As much as I may complain about trivial issues (like celebrities), and festival management problems (which really do need to be properly addressed), I still love coming back to the Cannes Film Festival (and any film festival) – because of the films. As someone else said, it’s the annual Woodstock for cinephiles. I always go back to watch, and discover, and enjoy, and criticize, and celebrate the latest and greatest creations in the world of cinema. I go to discuss, and analyze, and process, and think about everything that we’re watching. What did this scene mean, and why did they make that choice? What is this film really trying to say? Is it actually any good at saying that? Why didn’t this film work well? Why was this film so amazing? Why was this so bad? These are the kind of questions that are always going through my mind, often being discussed in conversations with friends and colleagues during the festival. The good news is that most of the critics that fill the press screenings in Cannes are also there for the films, and I’m happy to be sitting with them.
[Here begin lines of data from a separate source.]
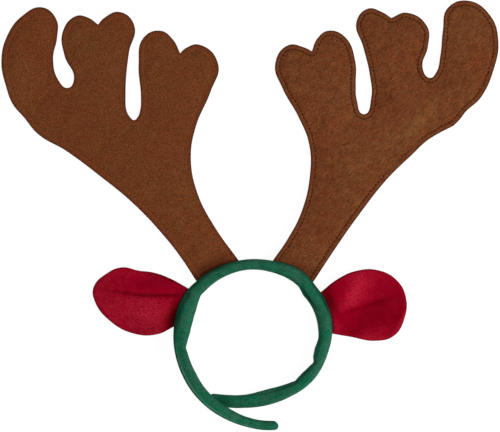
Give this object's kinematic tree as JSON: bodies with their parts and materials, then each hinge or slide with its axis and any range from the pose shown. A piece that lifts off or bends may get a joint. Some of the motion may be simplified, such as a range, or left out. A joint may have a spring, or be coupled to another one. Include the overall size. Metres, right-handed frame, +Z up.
{
  "type": "reindeer antler headband",
  "caption": "Open hoop headband in a green cloth cover with flat sewn brown felt antlers and folded red felt ears, lying on its back.",
  "frame": {"origin": "on the surface that it lies on, under the middle of its outline", "axes": "+Z up from the surface that it lies on, +Y from the hoop towards the antlers' tips, +X to the right seen from above with the antlers at the top"},
  "size_m": [0.3728, 0.3213, 0.0254],
  "materials": {
    "green_cover": "brushed cloth sleeve, dark green",
    "brown_felt_left": "short-nap felt, brown, tone-on-tone seam",
    "brown_felt_right": "brushed felt, warm brown, dark topstitching",
    "red_felt": "short-nap felt, deep red"
  },
  "bodies": {
    "root": {"hoop": "green_cover", "antler_left_front": "brown_felt_left", "antler_left_back": "brown_felt_left", "antler_right_front": "brown_felt_right", "antler_right_back": "brown_felt_right", "ear_left": "red_felt", "ear_right": "red_felt"}
  },
  "joints": []
}
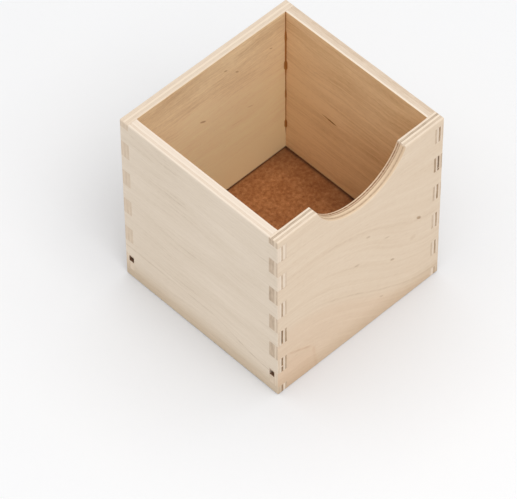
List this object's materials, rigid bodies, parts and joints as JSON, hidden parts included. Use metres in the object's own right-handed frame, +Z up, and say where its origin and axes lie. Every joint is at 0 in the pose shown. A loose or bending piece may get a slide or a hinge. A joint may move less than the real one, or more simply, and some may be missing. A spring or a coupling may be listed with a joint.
{
  "type": "espresso knock box",
  "caption": "Open-topped box of birch plywood with finger-jointed corners, a hardboard base and a round scoop in the front wall.",
  "frame": {"origin": "middle of the box's footprint, at table level", "axes": "+X to the right, -Y to the front, where the scoop is, and +Z up"},
  "size_m": [0.123, 0.1194, 0.128],
  "materials": {
    "birch_plywood": "sanded smooth, unvarnished",
    "hardboard": "smooth pressed face, dull"
  },
  "bodies": {
    "root": {"front_panel": "birch_plywood", "back_panel": "birch_plywood", "left_panel": "birch_plywood", "right_panel": "birch_plywood", "base_panel": "hardboard"}
  },
  "joints": []
}
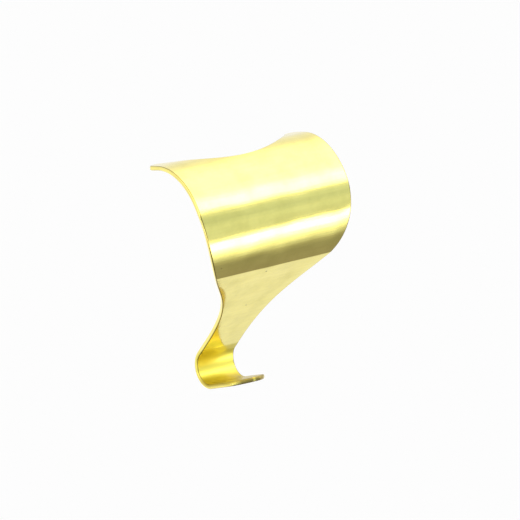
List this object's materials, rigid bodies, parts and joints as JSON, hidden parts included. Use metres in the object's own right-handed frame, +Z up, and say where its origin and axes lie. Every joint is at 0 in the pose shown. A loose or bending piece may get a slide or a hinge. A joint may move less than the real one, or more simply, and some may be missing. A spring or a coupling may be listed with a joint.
{
  "type": "picture rail hook",
  "caption": "Bent sheet-brass picture rail hook: a rounded hood sits over the moulding, a flat panel tapers to a stem, and an upturned tongue carries the cord.",
  "frame": {"origin": "on the hood's axis, midway across the hook, where the middle of the rail's nose lies", "axes": "+X across the hook along the rail, +Y towards the wall, -Y towards the room, +Z up as hung"},
  "size_m": [0.04, 0.026, 0.0567],
  "materials": {
    "brass": "bright polished sheet with faint rolling grain"
  },
  "bodies": {
    "root": {"hook": "brass"}
  },
  "joints": []
}
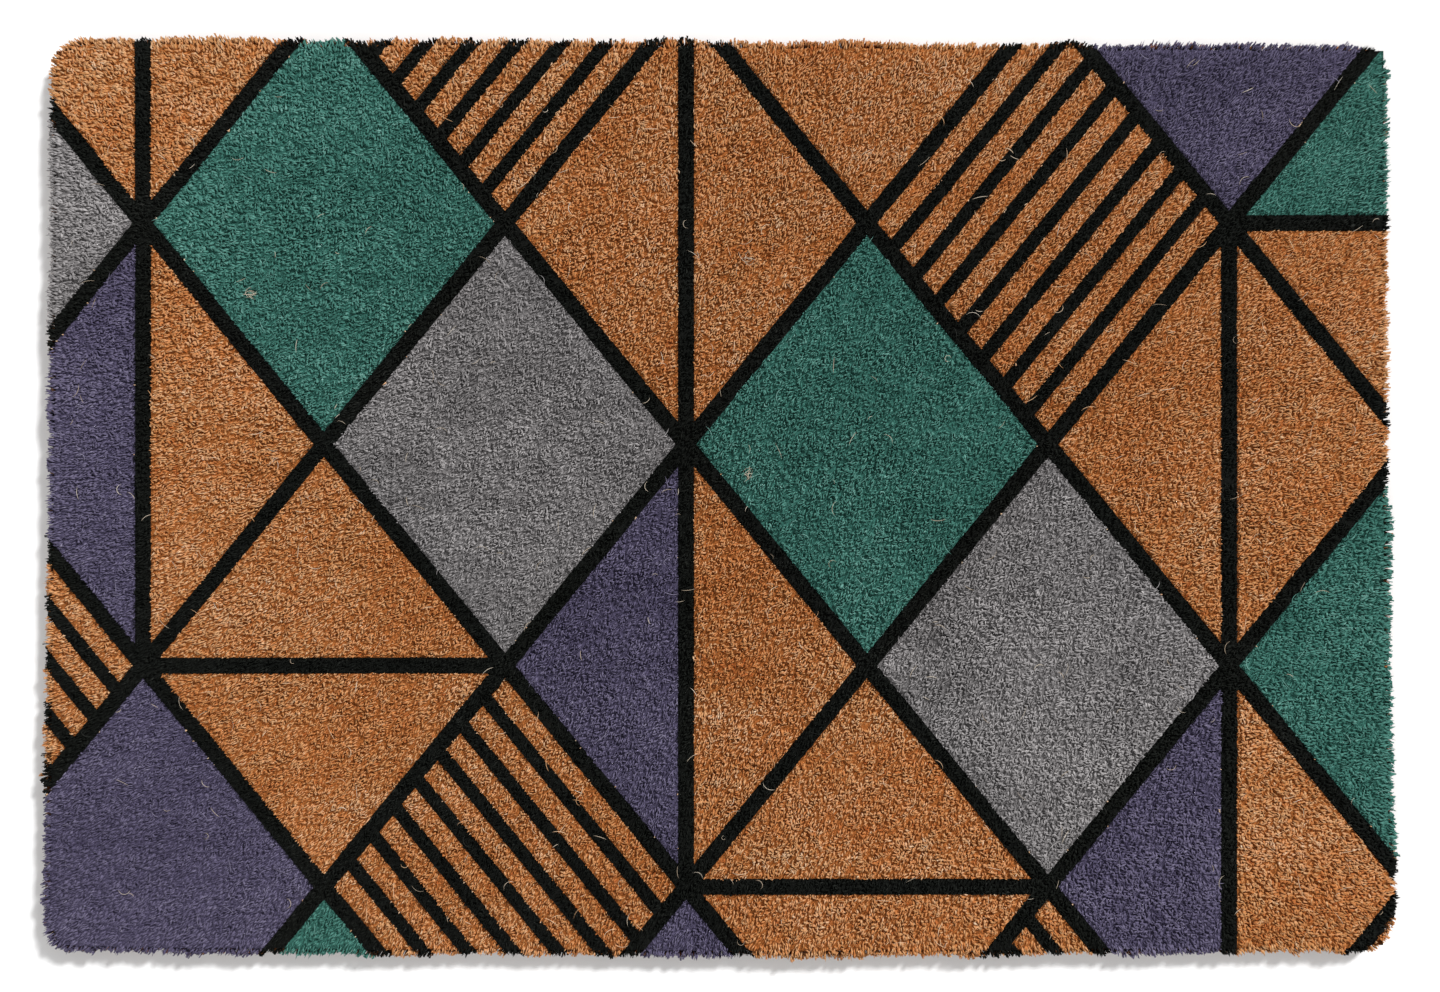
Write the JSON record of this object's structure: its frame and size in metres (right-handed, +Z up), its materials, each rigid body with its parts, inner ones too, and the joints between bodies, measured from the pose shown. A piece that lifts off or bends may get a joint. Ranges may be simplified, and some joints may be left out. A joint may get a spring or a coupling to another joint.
{
  "type": "doormat",
  "caption": "Flat rectangular coir doormat: dense short coconut-fibre pile with an uneven cut rim and small rounded corners, resting on its flat underside.",
  "frame": {"origin": "middle of the flat underside, at the centre of the mat's box", "axes": "+X along the long side, +Y along the short side towards the picture's top, +Z up out of the pile"},
  "size_m": [0.6048, 0.4112, 0.015],
  "materials": {
    "coir": "matte natural coconut-fibre pile, printed in black, green, violet and grey"
  },
  "bodies": {
    "root": {"mat": "coir"}
  },
  "joints": []
}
One example of this celebrity obsession trend is the way the news outlets will report the standing ovations at the premieres as if they are some exciting way to measure a films success. They’re not. At Cannes, every film gets a standing ovation at its premiere. Especially when there’s some famous person there, or the filmmaker is already known and loved. Most people just applaud because they’re there and they want to, they can’t help themselves. Trying to measure the length of this applause is futile and useless, and shifts the attention away from the actual film itself. While standing ovations do matter, they should be asking if any standing ovations happened at press screenings. Because that’s much more unlikely. When there’s no celebrity in the cinema, no one is going to actually stand up and applaud unless it’s a melt-our-minds, bonafide masterpiece. If that happens, then it’s newsworthy. The last time I can recall a press screening erupting into rapturous applause was at the end of Parasite in 2019. And, as we all know, that film is a masterpiece… and the rest is history.
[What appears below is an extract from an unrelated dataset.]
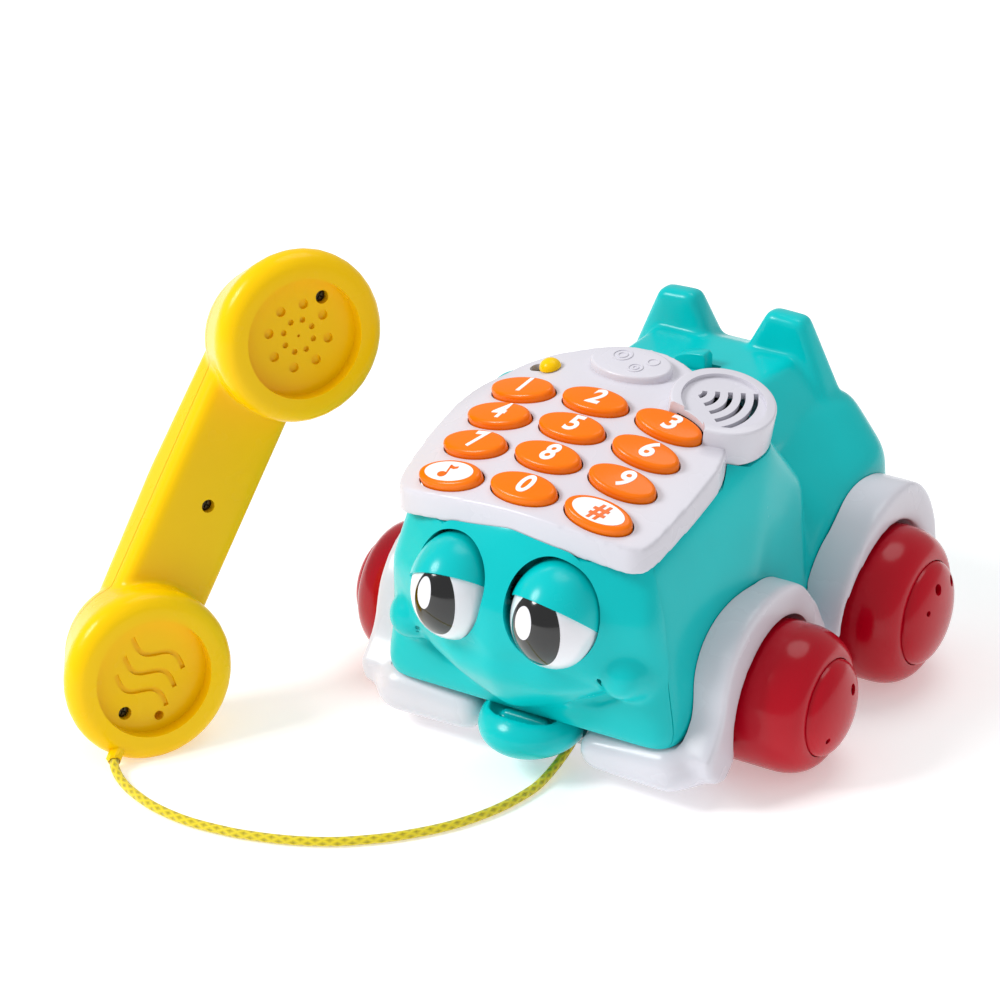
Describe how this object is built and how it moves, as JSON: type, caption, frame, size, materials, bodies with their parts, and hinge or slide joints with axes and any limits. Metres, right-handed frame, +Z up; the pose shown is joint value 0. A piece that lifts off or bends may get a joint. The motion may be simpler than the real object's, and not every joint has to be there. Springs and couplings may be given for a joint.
{
  "type": "pull-along toy telephone",
  "caption": "Toy telephone shaped as a smiling car, with a keypad bonnet, rolling eyes, four wheels, a cradle and a separate handset on a cord",
  "frame": {"origin": "on the floor under the middle of the whole toy's box, car and handset together", "axes": "+Z up, the face looks along -Y, +X is the car's own left side"},
  "size_m": [0.2298, 0.2423, 0.1546],
  "materials": {
    "teal": "teal, glossy, faintly uneven moulding",
    "white": "white with a faint lilac cast, glossy",
    "orange": "orange, glossy",
    "yellow": "warm yellow, glossy",
    "red": "red, glossy",
    "numeral_white": "white printed numerals",
    "eye": "white, high gloss, with printed pupils",
    "pupil": "black print",
    "steel": "plain drawn steel",
    "screw": "dark zinc-plated",
    "rubber": "grey silicone rubber",
    "board": "green solder resist",
    "black": "black, matt",
    "cell": "blue label on a steel can",
    "cord": "yellow braid"
  },
  "bodies": {
    "car": {"body_shell": "teal", "face_shell": "teal", "chassis": "white", "keypad_panel": "white", "eye_bracket": "black", "hook_pin": "steel", "key_mat": "rubber", "circuit_board": "board", "speaker": "black", "battery_box": "black", "battery_left": "cell", "battery_right": "cell", "battery_door": "white", "battery_door_screw": "screw", "chassis_screw_1": "screw", "chassis_screw_2": "screw", "chassis_screw_3": "screw", "chassis_screw_4": "screw", "cord": "cord", "cord_knot": "cord"},
    "key_1": {"key_1": "orange"},
    "key_2": {"key_2": "orange"},
    "key_3": {"key_3": "orange"},
    "key_4": {"key_4": "orange"},
    "key_5": {"key_5": "orange"},
    "key_6": {"key_6": "orange"},
    "key_7": {"key_7": "orange"},
    "key_8": {"key_8": "orange"},
    "key_9": {"key_9": "orange"},
    "key_note": {"key_note": "orange"},
    "key_0": {"key_0": "orange"},
    "key_hash": {"key_hash": "orange"},
    "wheels_front": {"axle_front": "steel", "wheel_front_left": "red", "wheel_front_right": "red", "hub_cap_front_left": "red", "hub_cap_front_right": "red"},
    "wheels_rear": {"axle_rear": "steel", "wheel_rear_left": "red", "wheel_rear_right": "red", "hub_cap_rear_left": "red", "hub_cap_rear_right": "red"},
    "eyes": {"eye_shaft": "steel", "eyeball_left": "eye", "eyeball_right": "eye"},
    "switch": {"switch_knob": "yellow"},
    "hook": {"hook_lever": "teal"},
    "handset": {"handset_front": "yellow", "handset_back": "yellow", "handset_screw_ear": "screw", "handset_screw_grip": "screw", "handset_screw_mouth": "screw", "cord_collar": "yellow"}
  },
  "joints": [
    {"name": "key_1_press", "type": "slide", "parent": "car", "child": "key_1", "axis": [0.1648, 0.1989, -0.9661], "range_m": [0, 0.0015], "stiffness_N_per_m": 300, "springref_m": -0.0008},
    {"name": "key_2_press", "type": "slide", "parent": "car", "child": "key_2", "axis": [0, 0.2017, -0.9795], "range_m": [0, 0.0015], "stiffness_N_per_m": 300, "springref_m": -0.0008},
    {"name": "key_3_press", "type": "slide", "parent": "car", "child": "key_3", "axis": [-0.1648, 0.1989, -0.9661], "range_m": [0, 0.0015], "stiffness_N_per_m": 300, "springref_m": -0.0008},
    {"name": "key_4_press", "type": "slide", "parent": "car", "child": "key_4", "axis": [0.1629, 0.2469, -0.9552], "range_m": [0, 0.0015], "stiffness_N_per_m": 300, "springref_m": -0.0008},
    {"name": "key_5_press", "type": "slide", "parent": "car", "child": "key_5", "axis": [0, 0.2503, -0.9682], "range_m": [0, 0.0015], "stiffness_N_per_m": 300, "springref_m": -0.0008},
    {"name": "key_6_press", "type": "slide", "parent": "car", "child": "key_6", "axis": [-0.1629, 0.2469, -0.9552], "range_m": [0, 0.0015], "stiffness_N_per_m": 300, "springref_m": -0.0008},
    {"name": "key_7_press", "type": "slide", "parent": "car", "child": "key_7", "axis": [0.1607, 0.2932, -0.9424], "range_m": [0, 0.0015], "stiffness_N_per_m": 300, "springref_m": -0.0008},
    {"name": "key_8_press", "type": "slide", "parent": "car", "child": "key_8", "axis": [0, 0.2971, -0.9549], "range_m": [0, 0.0015], "stiffness_N_per_m": 300, "springref_m": -0.0008},
    {"name": "key_9_press", "type": "slide", "parent": "car", "child": "key_9", "axis": [-0.1607, 0.2932, -0.9424], "range_m": [0, 0.0015], "stiffness_N_per_m": 300, "springref_m": -0.0008},
    {"name": "key_note_press", "type": "slide", "parent": "car", "child": "key_note", "axis": [0.1583, 0.3375, -0.9279], "range_m": [0, 0.0015], "stiffness_N_per_m": 300, "springref_m": -0.0008},
    {"name": "key_0_press", "type": "slide", "parent": "car", "child": "key_0", "axis": [0, 0.3418, -0.9398], "range_m": [0, 0.0015], "stiffness_N_per_m": 300, "springref_m": -0.0008},
    {"name": "key_hash_press", "type": "slide", "parent": "car", "child": "key_hash", "axis": [-0.1583, 0.3375, -0.9279], "range_m": [0, 0.0015], "stiffness_N_per_m": 300, "springref_m": -0.0008},
    {"name": "wheels_front_roll", "type": "hinge", "parent": "car", "child": "wheels_front", "pos_m": [0.02487, 0.00726, 0.0243], "axis": [1, 0, 0], "continuous": true},
    {"name": "wheels_rear_roll", "type": "hinge", "parent": "car", "child": "wheels_rear", "pos_m": [0.02487, 0.07696, 0.0268], "axis": [1, 0, 0], "continuous": true},
    {"name": "eyes_roll", "type": "hinge", "parent": "car", "child": "eyes", "pos_m": [0.02487, -0.05094, 0.0656], "axis": [1, 0, 0], "range_deg": [-18, 18]},
    {"name": "switch_slide", "type": "slide", "parent": "car", "child": "switch", "axis": [-0.9868, 0, -0.1618], "range_m": [0, 0.0047]},
    {"name": "hook_press", "type": "hinge", "parent": "car", "child": "hook", "pos_m": [0.01937, 0.06666, 0.096], "axis": [0, 1, 0], "range_deg": [0, 18], "stiffness_Nm_per_rad": 0.004, "springref_deg": -8.59},
    {"name": "handset_lift", "type": "slide", "parent": "car", "child": "handset", "axis": [0, 0, 1], "range_m": [0, 0.1]}
  ]
}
I also have major problems with the red carpet at Cannes, because it once again literally takes the focus away from the films and puts it on the celebrities and the glamour and outfits and the wealth that attends. The cameras follow them up and down these famous stairs, even right into the cinema before they take their seat. I do not believe that cinema and red carpets are forever intertwined or inseparable, and I hope one day the festival will realize it’s not that healthy for cinema. The claim that red carpets and celebrities are where the money is, and without them these films wouldn’t get funded, is a totally bogus and entirely absurd justification. Film can be made, and shown, and celebrated, without the need for paparazzi to line up and scream at people. Sundance does this well, downplaying the red carpet and hyping up the premiere and filmmakers more than the celebs. It also helps that they can’t dress up all fancy when there’s a snowstorm.
Writing about this complaint makes me sound like a curmudgeonly bastard complaining about something that most people enjoy. But I also can’t help but say that the experience of being in Cannes is overwhelmed by the amount of people also in town just to gawk at and hopefully spot a celebrity. The fest has numerous iconic celebrity moments linked to it, from topless fountain splashing, to appearances from every famous person in history there to rub elbows with cinema elite. I even posted a photo on Twitter this year of Yoko and John Lennon walking out of a Directors’ Fortnight screening at the 1971 Cannes Film Festival. Am I a film snob for complaining about the attention celebrities get instead of the films? Probably. But I’m also a passionate film lover, I can’t help it, and sometimes I just want to express my frustration at something that is bothering me. Festivals are supposed to be about the films, but if most of the public conversation is about the clothing, the people, and the red carpet, perhaps we should be trying to address this, not just ignoring it.
Over the 16 years I’ve been covering film festivals so far, I’ve stopped writing as many blogs about being at the festival, and have instead started writing more reviews of the films I’m watching. I’m trying my best to bring attention to these films, while not giving extra attention to the celebrities (unless they truly deserve it because they’re talented and should be getting recognition). It’s my goal to make sure these films and the filmmakers that made them are the real stars of the film festival. Cannes is a celebrity-driven festival, even if Thierry Frémaux loves to talk about how it’s all about the filmmakers (many of whom are his friends). But the experience on the ground is entirely different, and I have noticed even on social media the focus is more often on “OMG look at her in this dress!” than the films. Though I fully admit that part of the problem is – people at home can’t watch these films right now, and won’t have a chance to watch them for months (if not years) from now. I can easily tell you about how great they are, but you also want to go watch them, too.
At the end of all this rambling, the best part of Cannes is that I know thousands of my colleagues are also at the festival covering it entirely focused on the films and filmmakers. I’m lucky to have so many good friends, and it’s exciting to talk with them every single day about their favorite films, and the ones they did or didn’t like, and why they did or didn’t like them. Many of these people write in a different language, and it’s fun to translate their work to see what they’re saying about cinema and how Cannes brings us the best cinema every year. We can celebrate the films and talk about them after the festival, too. That’s the most important. I want every single person reading this to watch all of my favorite films from Cannes, too. Go read any of the reviews I’ve written here. I’ll be talking about them all year. And don’t worry, we’ll be posting trailers for all of these Cannes films, too. And if you loves celebrities, then so be it, just don’t forget to watch their films.